Niye onlar zengin, biz fakiriz
Beş parmağın beşi bir değil. Nasıl ki bazı insanlar başka insanlardan daha zengin, daha akıllı veya daha güçlü olabiliyorsa, bazı toplumlar da diğer toplumlardan daha zengin veya daha güçlü olabiliyor. Ancak biliyoruz ki buradaki “eşitsizlik”ler söz konusu toplumların öz niteliklerinden kaynaklanmıyor. Çünkü tarihin belirli bir aşamasında güçlü ve zengin olan bir topluluk başka bir süreçte zayıf ve yoksul düşebiliyor. Demek ki gücün ve zenginliğin el değiştirmesinin objektif sebeplerini tespit etmek mümkün.
Nitekim öteden beri aydınlar, düşünürler, bilim adamları bu meseleye kafa yorup toplumlar arasındaki eşitsizliğin sebeplerini keşfetmeye çalışmışlardır. Bu bağlamda tarih felsefecisi ve sosyolog İbn Haldun’un “umran teorisi” bu alandaki ilk ve en kapsamlı açıklama modeli olarak biliniyor.
Asabiye tezinden bedevi kültür-hazeri kültür kavramlaştırmasına, toplumsal yapıların ekonomik temellerine, coğrafyanın belirleyici rolüne kadar geniş ve çok bereketli bir açıklama modelidir bu. Tunuslu düşünürün bir bütün olarak Umran teorisi adı verilen görüşleri temelde toplumsal değişmenin yasalarını ortaya çıkarmayı hedeflemişti ki konumuzla ilgili kısmını kabaca özetlemek gerekirse, toplumlar ve devletler de tıpkı bireyler gibi doğal ömürleri içinde önce güçlenir ve gelişirler sonra da güçlerini kaybederler ve nihayet ölürler. Aynı durum medeniyetler ölçeğinde de geçerlidir elbette.

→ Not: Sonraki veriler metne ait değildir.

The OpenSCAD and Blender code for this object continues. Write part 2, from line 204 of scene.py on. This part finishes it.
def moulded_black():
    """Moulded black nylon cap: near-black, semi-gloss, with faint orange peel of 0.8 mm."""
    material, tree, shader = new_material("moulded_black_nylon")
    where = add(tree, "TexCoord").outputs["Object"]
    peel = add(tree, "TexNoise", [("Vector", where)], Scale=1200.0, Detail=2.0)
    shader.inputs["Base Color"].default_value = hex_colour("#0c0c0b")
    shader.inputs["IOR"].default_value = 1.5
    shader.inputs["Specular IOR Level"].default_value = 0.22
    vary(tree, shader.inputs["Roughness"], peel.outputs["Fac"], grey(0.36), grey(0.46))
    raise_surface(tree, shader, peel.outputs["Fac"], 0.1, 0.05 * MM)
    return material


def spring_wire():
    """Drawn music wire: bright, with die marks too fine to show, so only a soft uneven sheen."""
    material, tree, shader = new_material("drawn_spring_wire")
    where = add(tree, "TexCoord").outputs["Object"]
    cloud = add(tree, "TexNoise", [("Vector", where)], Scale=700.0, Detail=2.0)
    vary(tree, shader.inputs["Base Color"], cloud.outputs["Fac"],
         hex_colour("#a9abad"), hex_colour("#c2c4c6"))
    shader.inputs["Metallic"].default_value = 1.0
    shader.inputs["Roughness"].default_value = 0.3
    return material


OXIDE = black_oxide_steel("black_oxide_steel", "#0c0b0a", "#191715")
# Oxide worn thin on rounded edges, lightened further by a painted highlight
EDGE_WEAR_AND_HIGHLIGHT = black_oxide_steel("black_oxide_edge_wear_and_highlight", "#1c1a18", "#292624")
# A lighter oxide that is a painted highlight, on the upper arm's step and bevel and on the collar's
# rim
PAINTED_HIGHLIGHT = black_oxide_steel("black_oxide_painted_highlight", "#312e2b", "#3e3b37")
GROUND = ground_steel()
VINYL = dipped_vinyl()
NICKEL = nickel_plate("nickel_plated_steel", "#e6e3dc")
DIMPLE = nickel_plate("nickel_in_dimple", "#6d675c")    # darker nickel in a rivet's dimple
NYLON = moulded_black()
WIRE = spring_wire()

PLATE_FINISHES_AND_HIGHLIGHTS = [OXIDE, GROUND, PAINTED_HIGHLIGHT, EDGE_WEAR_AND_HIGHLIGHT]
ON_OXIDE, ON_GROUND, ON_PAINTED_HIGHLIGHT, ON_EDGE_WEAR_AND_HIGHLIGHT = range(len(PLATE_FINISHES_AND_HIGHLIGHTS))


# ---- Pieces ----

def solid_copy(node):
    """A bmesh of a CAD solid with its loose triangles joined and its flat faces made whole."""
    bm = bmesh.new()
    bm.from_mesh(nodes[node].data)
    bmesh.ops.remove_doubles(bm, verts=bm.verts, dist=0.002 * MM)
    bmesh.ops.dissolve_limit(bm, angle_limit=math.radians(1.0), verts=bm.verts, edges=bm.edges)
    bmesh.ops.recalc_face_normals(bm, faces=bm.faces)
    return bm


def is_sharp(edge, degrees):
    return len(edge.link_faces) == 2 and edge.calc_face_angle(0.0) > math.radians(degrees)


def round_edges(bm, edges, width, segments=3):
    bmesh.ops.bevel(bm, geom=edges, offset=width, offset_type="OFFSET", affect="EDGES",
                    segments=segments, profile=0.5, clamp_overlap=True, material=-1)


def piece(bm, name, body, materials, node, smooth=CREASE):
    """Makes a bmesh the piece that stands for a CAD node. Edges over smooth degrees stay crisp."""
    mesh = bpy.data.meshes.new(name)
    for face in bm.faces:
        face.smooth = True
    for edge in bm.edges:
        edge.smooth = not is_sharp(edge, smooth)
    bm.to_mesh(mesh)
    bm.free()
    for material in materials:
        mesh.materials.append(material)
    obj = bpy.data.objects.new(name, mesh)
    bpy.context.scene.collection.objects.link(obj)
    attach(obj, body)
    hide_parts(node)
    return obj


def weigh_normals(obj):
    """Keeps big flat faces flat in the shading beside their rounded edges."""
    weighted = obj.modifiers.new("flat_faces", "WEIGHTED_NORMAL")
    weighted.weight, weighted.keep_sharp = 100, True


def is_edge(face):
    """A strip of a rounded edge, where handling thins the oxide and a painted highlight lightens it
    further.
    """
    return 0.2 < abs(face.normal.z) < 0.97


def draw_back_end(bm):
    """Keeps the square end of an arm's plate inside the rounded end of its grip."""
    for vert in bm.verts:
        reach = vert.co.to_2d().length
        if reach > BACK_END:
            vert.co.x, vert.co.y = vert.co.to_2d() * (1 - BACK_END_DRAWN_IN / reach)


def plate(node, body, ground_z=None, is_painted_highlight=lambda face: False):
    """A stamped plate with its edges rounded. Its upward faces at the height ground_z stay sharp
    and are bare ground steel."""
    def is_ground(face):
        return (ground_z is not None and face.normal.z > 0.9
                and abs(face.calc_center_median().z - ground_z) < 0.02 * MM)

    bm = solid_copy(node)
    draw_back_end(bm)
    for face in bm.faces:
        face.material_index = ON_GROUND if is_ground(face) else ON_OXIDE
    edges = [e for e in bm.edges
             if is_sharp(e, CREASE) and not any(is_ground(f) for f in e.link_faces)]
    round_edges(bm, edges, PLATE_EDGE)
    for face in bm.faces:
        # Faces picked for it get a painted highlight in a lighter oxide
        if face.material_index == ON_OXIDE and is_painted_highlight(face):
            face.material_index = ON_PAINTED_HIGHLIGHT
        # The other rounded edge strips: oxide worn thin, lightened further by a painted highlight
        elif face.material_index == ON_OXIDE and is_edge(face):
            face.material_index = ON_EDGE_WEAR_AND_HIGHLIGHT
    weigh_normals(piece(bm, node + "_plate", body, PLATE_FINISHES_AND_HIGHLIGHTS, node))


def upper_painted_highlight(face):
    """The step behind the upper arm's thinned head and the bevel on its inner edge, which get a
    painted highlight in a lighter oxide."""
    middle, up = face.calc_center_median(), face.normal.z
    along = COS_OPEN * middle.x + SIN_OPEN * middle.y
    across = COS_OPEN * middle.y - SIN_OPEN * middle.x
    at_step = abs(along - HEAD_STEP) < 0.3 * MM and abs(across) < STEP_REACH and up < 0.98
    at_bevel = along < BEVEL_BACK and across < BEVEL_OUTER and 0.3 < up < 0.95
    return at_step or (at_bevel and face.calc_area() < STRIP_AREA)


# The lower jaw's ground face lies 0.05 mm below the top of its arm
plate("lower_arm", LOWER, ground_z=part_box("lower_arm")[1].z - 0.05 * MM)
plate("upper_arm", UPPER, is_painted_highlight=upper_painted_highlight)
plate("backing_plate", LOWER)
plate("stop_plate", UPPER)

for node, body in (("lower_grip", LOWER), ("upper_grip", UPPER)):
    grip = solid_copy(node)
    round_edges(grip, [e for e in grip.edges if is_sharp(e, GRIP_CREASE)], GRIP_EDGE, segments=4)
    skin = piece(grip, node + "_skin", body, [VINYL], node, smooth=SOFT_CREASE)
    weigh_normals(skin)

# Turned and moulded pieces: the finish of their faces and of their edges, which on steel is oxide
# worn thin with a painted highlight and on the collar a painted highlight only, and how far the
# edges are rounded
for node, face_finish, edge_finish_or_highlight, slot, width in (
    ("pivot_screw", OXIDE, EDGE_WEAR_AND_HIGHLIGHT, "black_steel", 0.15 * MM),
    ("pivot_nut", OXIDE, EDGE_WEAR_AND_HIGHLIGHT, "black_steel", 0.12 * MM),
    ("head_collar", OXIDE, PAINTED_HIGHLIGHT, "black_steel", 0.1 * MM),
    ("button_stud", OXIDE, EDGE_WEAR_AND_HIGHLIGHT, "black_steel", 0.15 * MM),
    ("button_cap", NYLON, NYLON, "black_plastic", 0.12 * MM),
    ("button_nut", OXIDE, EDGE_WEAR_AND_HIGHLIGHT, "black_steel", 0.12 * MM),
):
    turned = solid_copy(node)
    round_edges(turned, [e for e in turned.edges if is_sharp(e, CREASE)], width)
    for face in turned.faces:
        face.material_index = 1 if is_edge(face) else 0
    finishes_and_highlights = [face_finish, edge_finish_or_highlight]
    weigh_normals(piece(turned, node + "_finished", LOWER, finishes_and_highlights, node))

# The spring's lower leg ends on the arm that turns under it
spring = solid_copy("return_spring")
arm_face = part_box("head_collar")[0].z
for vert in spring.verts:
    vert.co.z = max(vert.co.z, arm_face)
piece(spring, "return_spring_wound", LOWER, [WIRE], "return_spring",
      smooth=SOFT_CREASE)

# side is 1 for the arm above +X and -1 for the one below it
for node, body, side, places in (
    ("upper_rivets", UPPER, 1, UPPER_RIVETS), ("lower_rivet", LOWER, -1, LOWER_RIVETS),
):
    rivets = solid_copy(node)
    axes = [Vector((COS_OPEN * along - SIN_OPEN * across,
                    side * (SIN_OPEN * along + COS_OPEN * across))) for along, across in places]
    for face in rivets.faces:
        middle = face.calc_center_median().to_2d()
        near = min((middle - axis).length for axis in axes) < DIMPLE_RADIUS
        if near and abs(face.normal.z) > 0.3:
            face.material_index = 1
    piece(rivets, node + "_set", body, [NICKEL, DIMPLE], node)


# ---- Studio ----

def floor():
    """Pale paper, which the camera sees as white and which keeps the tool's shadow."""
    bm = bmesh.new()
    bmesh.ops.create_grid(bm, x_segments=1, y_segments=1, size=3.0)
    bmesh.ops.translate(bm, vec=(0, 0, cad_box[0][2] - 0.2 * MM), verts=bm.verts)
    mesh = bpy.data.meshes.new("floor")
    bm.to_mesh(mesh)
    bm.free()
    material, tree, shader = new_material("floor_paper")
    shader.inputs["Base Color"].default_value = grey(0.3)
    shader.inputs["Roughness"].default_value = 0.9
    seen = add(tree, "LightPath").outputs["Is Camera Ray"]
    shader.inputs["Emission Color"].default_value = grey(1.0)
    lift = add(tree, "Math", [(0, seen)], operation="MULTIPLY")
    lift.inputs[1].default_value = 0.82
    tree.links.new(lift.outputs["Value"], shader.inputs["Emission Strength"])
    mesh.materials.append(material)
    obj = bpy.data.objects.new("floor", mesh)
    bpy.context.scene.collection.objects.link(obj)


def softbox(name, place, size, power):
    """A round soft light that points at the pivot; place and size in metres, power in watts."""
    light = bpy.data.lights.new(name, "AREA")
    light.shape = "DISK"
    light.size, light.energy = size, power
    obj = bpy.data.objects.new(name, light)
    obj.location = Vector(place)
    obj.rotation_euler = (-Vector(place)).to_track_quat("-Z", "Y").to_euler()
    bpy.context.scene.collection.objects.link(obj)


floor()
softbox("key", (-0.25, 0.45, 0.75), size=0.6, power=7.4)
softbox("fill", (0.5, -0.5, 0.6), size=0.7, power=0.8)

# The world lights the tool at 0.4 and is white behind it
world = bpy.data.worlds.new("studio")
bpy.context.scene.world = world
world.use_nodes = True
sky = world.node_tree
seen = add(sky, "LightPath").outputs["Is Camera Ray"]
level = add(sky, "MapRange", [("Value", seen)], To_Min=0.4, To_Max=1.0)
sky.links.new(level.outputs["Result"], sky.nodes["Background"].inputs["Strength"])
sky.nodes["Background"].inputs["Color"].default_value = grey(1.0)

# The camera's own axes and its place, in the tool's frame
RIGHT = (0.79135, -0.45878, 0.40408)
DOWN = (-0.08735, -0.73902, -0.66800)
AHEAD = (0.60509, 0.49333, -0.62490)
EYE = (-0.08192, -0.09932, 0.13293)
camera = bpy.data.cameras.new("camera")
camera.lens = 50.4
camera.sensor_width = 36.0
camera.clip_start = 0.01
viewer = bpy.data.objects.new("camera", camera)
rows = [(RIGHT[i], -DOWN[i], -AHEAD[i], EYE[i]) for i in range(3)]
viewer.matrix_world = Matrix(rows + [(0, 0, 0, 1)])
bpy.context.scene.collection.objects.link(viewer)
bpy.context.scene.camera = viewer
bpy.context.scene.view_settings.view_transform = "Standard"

Özellikle 18. asırdan itibaren “Batı neden ileride, biz neden gerideyiz” sorusuna hararetle cevap arayan Osmanlı aydınları ve yönetici sınıfı meseleye büyük ölçüde İbn Haldun rehberliğinde bakmışlar ve bu doğrultuda öncelikle bünyedeki hastalıkları teşhis edip gerek devletin gerekse toplumun ömrünü uzatmak için neler yapılması gerektiğini araştırmaya başlamışlardır. Bu araştırmaların veya bu konuda bugüne kadar sürdürülen tartışmaların ne ölçüde faydalı olduğunu söyleyebilecek durumda değiliz elbette ama insan bünyesinde olduğu gibi toplumsal yapıların hastalıklarında da teşhis ve tedavi çabalarının ömür uzatmaya yaradığı muhakkak.
***
Daha önce de başka bir vesileyle yazmıştım... Biz bugün “ecdadımızın” baktığı gibi bakmıyoruz tarihimizde yaşananlara. Söz gelimi Osmanlıların birkaç asır içinde küçücük bir beylikten kocaman bir imparatorluğa dönüşmesi atalarımızın büyük başarısıdır. Ama bu koskoca devletin belirli bir devirden itibaren zayıflamaya başlaması, giderek hem topraklarını hem de bütün gücünü kaybedip dağılması ve nihayet yıkılması kökü dışarıda olan “iç düşmanlarımızın”, devşirmelerin, Yahudilerin, masonların vs. dahil olduğu büyük bir komplonun ürünüdür…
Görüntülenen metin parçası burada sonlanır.